Your task
Exactly reproduce each entry, leaving out nothing.

Data to use
────────
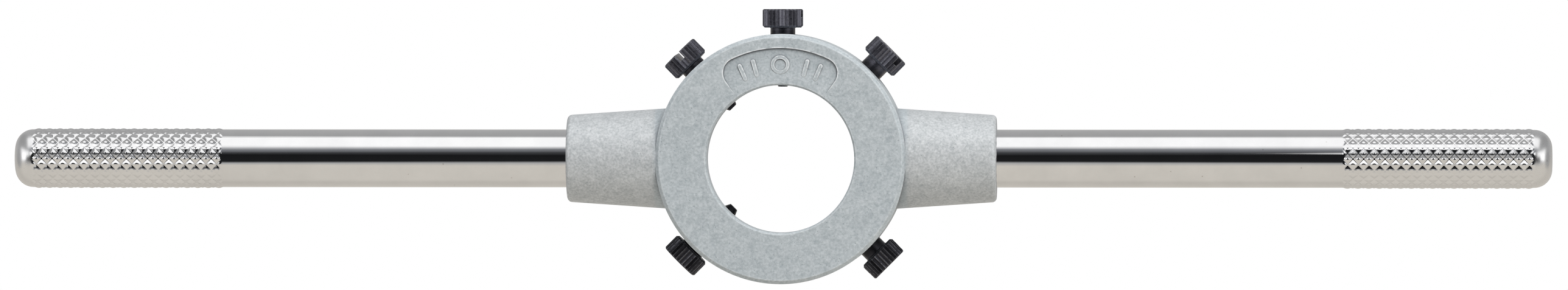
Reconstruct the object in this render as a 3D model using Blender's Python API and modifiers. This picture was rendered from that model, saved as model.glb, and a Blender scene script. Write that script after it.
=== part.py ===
"""A die stock: the two-handed holder that turns a round threading die.

A die-cast ring holds the die in a seat that opens downwards, behind a lip with a guide hole.
Two tapered bosses on the ring take two steel handles with knurled grips, and five slotted
thumb screws reach through the ring's wall to centre, spread and hold the die.

The origin is where the handles' axis crosses the ring's axis, half way through the ring.
+X runs along the handles, +Y to the spreading screw, and +Z out of the closed, marked face.
"""

import math

import bmesh
import bpy
from mathutils import Matrix

# Overall sizes, in metres
OVERALL_LENGTH = 0.265
RING_DIAMETER = 0.043
RING_THICKNESS = 0.018

# The die that the stock holds, and its seat
DIE_DIAMETER = 0.030
DIE_THICKNESS = 0.011
SEAT_CLEARANCE = 0.0001
GUIDE_HOLE_DIAMETER = 0.0254

# The casting's edges
RING_FILLET = 0.0006
HOLE_CHAMFER = 0.0003
SEAT_CHAMFER = 0.0005

# The tapered bosses that take the handles; the step is at a boss's root, inside the ring's wall
BOSS_LENGTH = 0.0155
BOSS_FACE_STEP = 0.000242
BOSS_WALL = 0.00255
BOSS_FILLET = 0.0008

# The recessed marking panel on the closed face
PANEL_RIM_MARGIN = 0.0024
PANEL_HOLE_MARGIN = 0.0009
PANEL_DEPTH = 0.00035
PANEL_CORNER_RADIUS = 0.0026
PANEL_HALF_ANGLE = 35.0

# The handles
ROD_DIAMETER = 0.010
GRIP_RAISE = 0.00015
GRIP_LENGTH = 0.0330
GRIP_EDGE = 0.0003
TIP_ROUNDING = 0.0031
SOCKET_DEPTH = 0.005
SPIGOT_DIAMETER = 0.008
SPIGOT_LENGTH = 0.011
SPIGOT_CHAMFER = 0.0008
SHOULDER_CHAMFER = 0.0003

# The thumb screws
SCREW_LENGTH = 0.0134
HEAD_DIAMETER = 0.007
HEAD_HEIGHT = 0.0032
HEAD_TOP_CHAMFER = 0.0002
HEAD_LOWER_CHAMFER = 0.00035
THREAD_DIAMETER = 0.005
NECK_DIAMETER = 0.0043
NECK_LENGTH = 0.002
TIP_DIAMETER = 0.0016
TIP_HALF_ANGLE = 27.0
SLOT_WIDTH = 0.001
SLOT_DEPTH = 0.0014

# Each screw: its angle about the ring from +X, the height of its head's top above the ring's
# rim, and its turn about its own axis (0 puts the slot along Z, 90 along the ring's rim)
SCREWS = {
    "spreading_screw": (90, 0.00428, 78),
    "closing_screw_right": (45, 0.00504, 43),
    "closing_screw_left": (134.5, 0.00417, -5),
    "holding_screw_left": (225, 0.00385, 97),
    "holding_screw_right": (315, 0.00460, 84),
}

# Gaps between pieces, and how far a cutter runs past what it cuts
FIT_GAP = 0.0003
CUT_MARGIN = 0.001

# How finely round shapes are drawn
RING_STEPS = 72
BOSS_STEPS = 48
HANDLE_STEPS = 36
SCREW_STEPS = 32
FILLET_SEGMENTS = 3
TIP_SEGMENTS = 6
PANEL_SEGMENTS = 16
MERGE_DISTANCE = 0.00001

# Sizes that follow from the driving ones
RIM_RADIUS = RING_DIAMETER / 2
FACE_HEIGHT = RING_THICKNESS / 2
SEAT_RADIUS = (DIE_DIAMETER + SEAT_CLEARANCE) / 2
SHOULDER_HEIGHT = DIE_THICKNESS - FACE_HEIGHT
SCREW_HEIGHT = SHOULDER_HEIGHT - DIE_THICKNESS / 2
BOSS_ROOT = (SEAT_RADIUS + RIM_RADIUS) / 2
BOSS_REACH = RIM_RADIUS + BOSS_LENGTH
PANEL_OUTER_RADIUS = RIM_RADIUS - PANEL_RIM_MARGIN
PANEL_RUNOUT_RADIUS = GUIDE_HOLE_DIAMETER / 2 + PANEL_HOLE_MARGIN
HANDLE_SHOULDER = BOSS_REACH - SOCKET_DEPTH + FIT_GAP


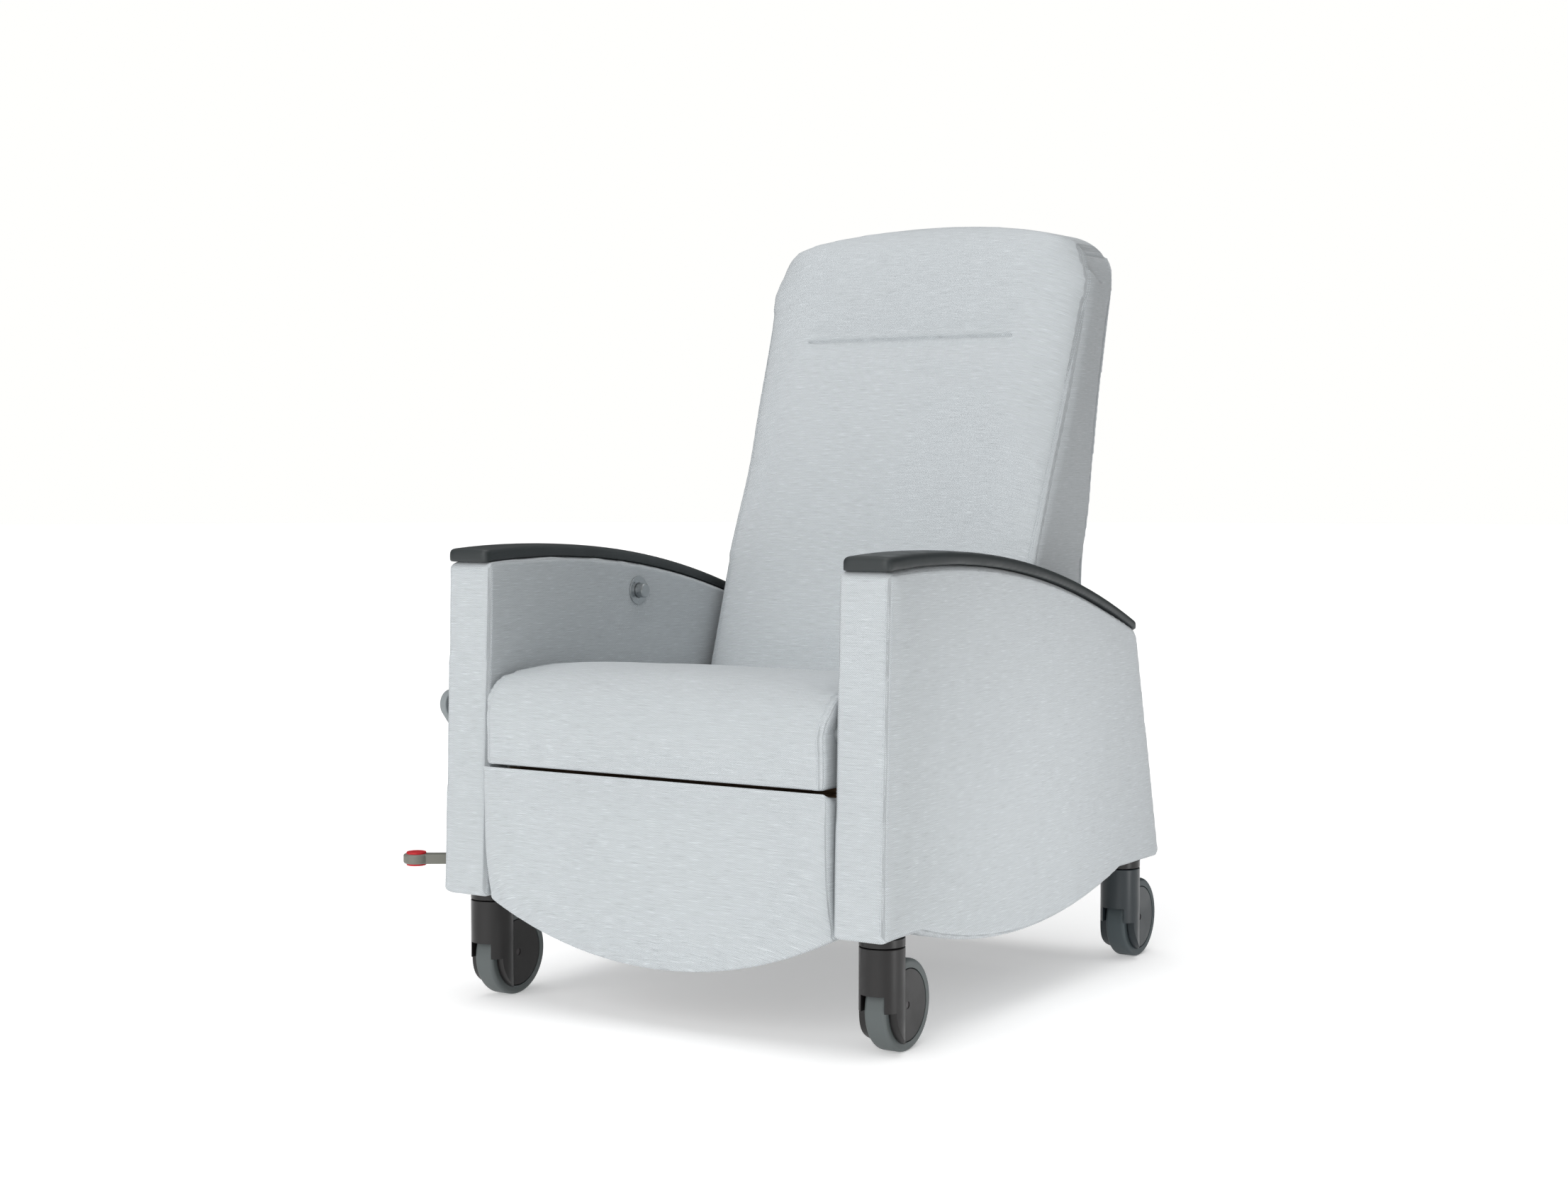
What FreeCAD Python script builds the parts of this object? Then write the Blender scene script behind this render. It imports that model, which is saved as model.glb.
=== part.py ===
────────
Response to this exercise
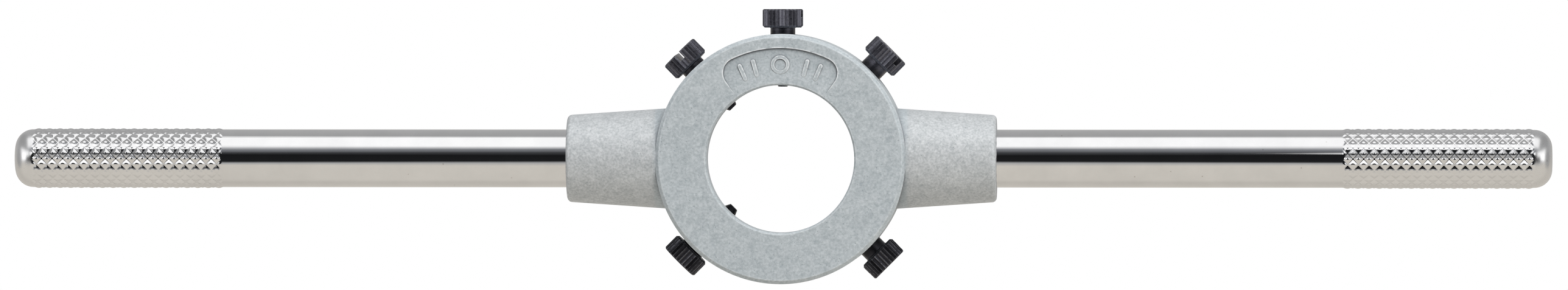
Reconstruct the object in this render as a 3D model using Blender's Python API and modifiers. This picture was rendered from that model, saved as model.glb, and a Blender scene script. Write that script after it.
=== part.py ===
"""A die stock: the two-handed holder that turns a round threading die.

A die-cast ring holds the die in a seat that opens downwards, behind a lip with a guide hole.
Two tapered bosses on the ring take two steel handles with knurled grips, and five slotted
thumb screws reach through the ring's wall to centre, spread and hold the die.

The origin is where the handles' axis crosses the ring's axis, half way through the ring.
+X runs along the handles, +Y to the spreading screw, and +Z out of the closed, marked face.
"""

import math

import bmesh
import bpy
from mathutils import Matrix

# Overall sizes, in metres
OVERALL_LENGTH = 0.265
RING_DIAMETER = 0.043
RING_THICKNESS = 0.018

# The die that the stock holds, and its seat
DIE_DIAMETER = 0.030
DIE_THICKNESS = 0.011
SEAT_CLEARANCE = 0.0001
GUIDE_HOLE_DIAMETER = 0.0254

# The casting's edges
RING_FILLET = 0.0006
HOLE_CHAMFER = 0.0003
SEAT_CHAMFER = 0.0005

# The tapered bosses that take the handles; the step is at a boss's root, inside the ring's wall
BOSS_LENGTH = 0.0155
BOSS_FACE_STEP = 0.000242
BOSS_WALL = 0.00255
BOSS_FILLET = 0.0008

# The recessed marking panel on the closed face
PANEL_RIM_MARGIN = 0.0024
PANEL_HOLE_MARGIN = 0.0009
PANEL_DEPTH = 0.00035
PANEL_CORNER_RADIUS = 0.0026
PANEL_HALF_ANGLE = 35.0

# The handles
ROD_DIAMETER = 0.010
GRIP_RAISE = 0.00015
GRIP_LENGTH = 0.0330
GRIP_EDGE = 0.0003
TIP_ROUNDING = 0.0031
SOCKET_DEPTH = 0.005
SPIGOT_DIAMETER = 0.008
SPIGOT_LENGTH = 0.011
SPIGOT_CHAMFER = 0.0008
SHOULDER_CHAMFER = 0.0003

# The thumb screws
SCREW_LENGTH = 0.0134
HEAD_DIAMETER = 0.007
HEAD_HEIGHT = 0.0032
HEAD_TOP_CHAMFER = 0.0002
HEAD_LOWER_CHAMFER = 0.00035
THREAD_DIAMETER = 0.005
NECK_DIAMETER = 0.0043
NECK_LENGTH = 0.002
TIP_DIAMETER = 0.0016
TIP_HALF_ANGLE = 27.0
SLOT_WIDTH = 0.001
SLOT_DEPTH = 0.0014

# Each screw: its angle about the ring from +X, the height of its head's top above the ring's
# rim, and its turn about its own axis (0 puts the slot along Z, 90 along the ring's rim)
SCREWS = {
    "spreading_screw": (90, 0.00428, 78),
    "closing_screw_right": (45, 0.00504, 43),
    "closing_screw_left": (134.5, 0.00417, -5),
    "holding_screw_left": (225, 0.00385, 97),
    "holding_screw_right": (315, 0.00460, 84),
}

# Gaps between pieces, and how far a cutter runs past what it cuts
FIT_GAP = 0.0003
CUT_MARGIN = 0.001

# How finely round shapes are drawn
RING_STEPS = 72
BOSS_STEPS = 48
HANDLE_STEPS = 36
SCREW_STEPS = 32
FILLET_SEGMENTS = 3
TIP_SEGMENTS = 6
PANEL_SEGMENTS = 16
MERGE_DISTANCE = 0.00001

# Sizes that follow from the driving ones
RIM_RADIUS = RING_DIAMETER / 2
FACE_HEIGHT = RING_THICKNESS / 2
SEAT_RADIUS = (DIE_DIAMETER + SEAT_CLEARANCE) / 2
SHOULDER_HEIGHT = DIE_THICKNESS - FACE_HEIGHT
SCREW_HEIGHT = SHOULDER_HEIGHT - DIE_THICKNESS / 2
BOSS_ROOT = (SEAT_RADIUS + RIM_RADIUS) / 2
BOSS_REACH = RIM_RADIUS + BOSS_LENGTH
PANEL_OUTER_RADIUS = RIM_RADIUS - PANEL_RIM_MARGIN
PANEL_RUNOUT_RADIUS = GUIDE_HOLE_DIAMETER / 2 + PANEL_HOLE_MARGIN
HANDLE_SHOULDER = BOSS_REACH - SOCKET_DEPTH + FIT_GAP


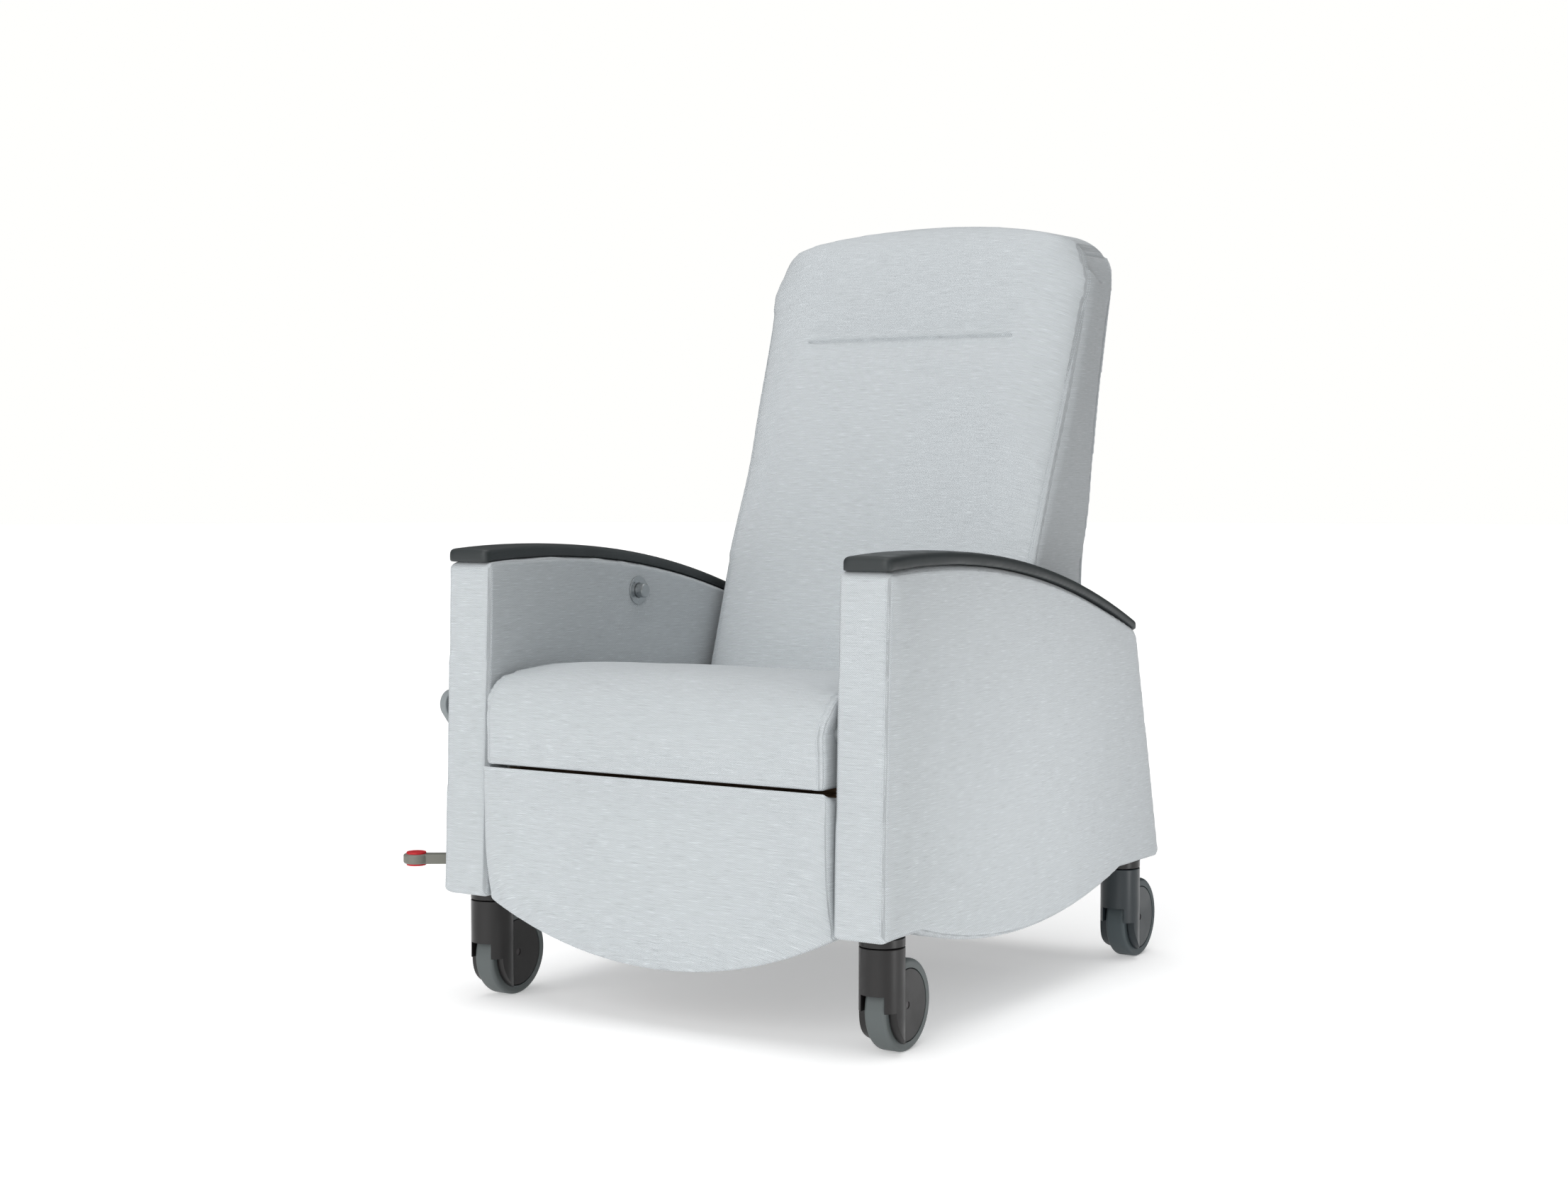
What FreeCAD Python script builds the parts of this object? Then write the Blender scene script behind this render. It imports that model, which is saved as model.glb.
=== part.py ===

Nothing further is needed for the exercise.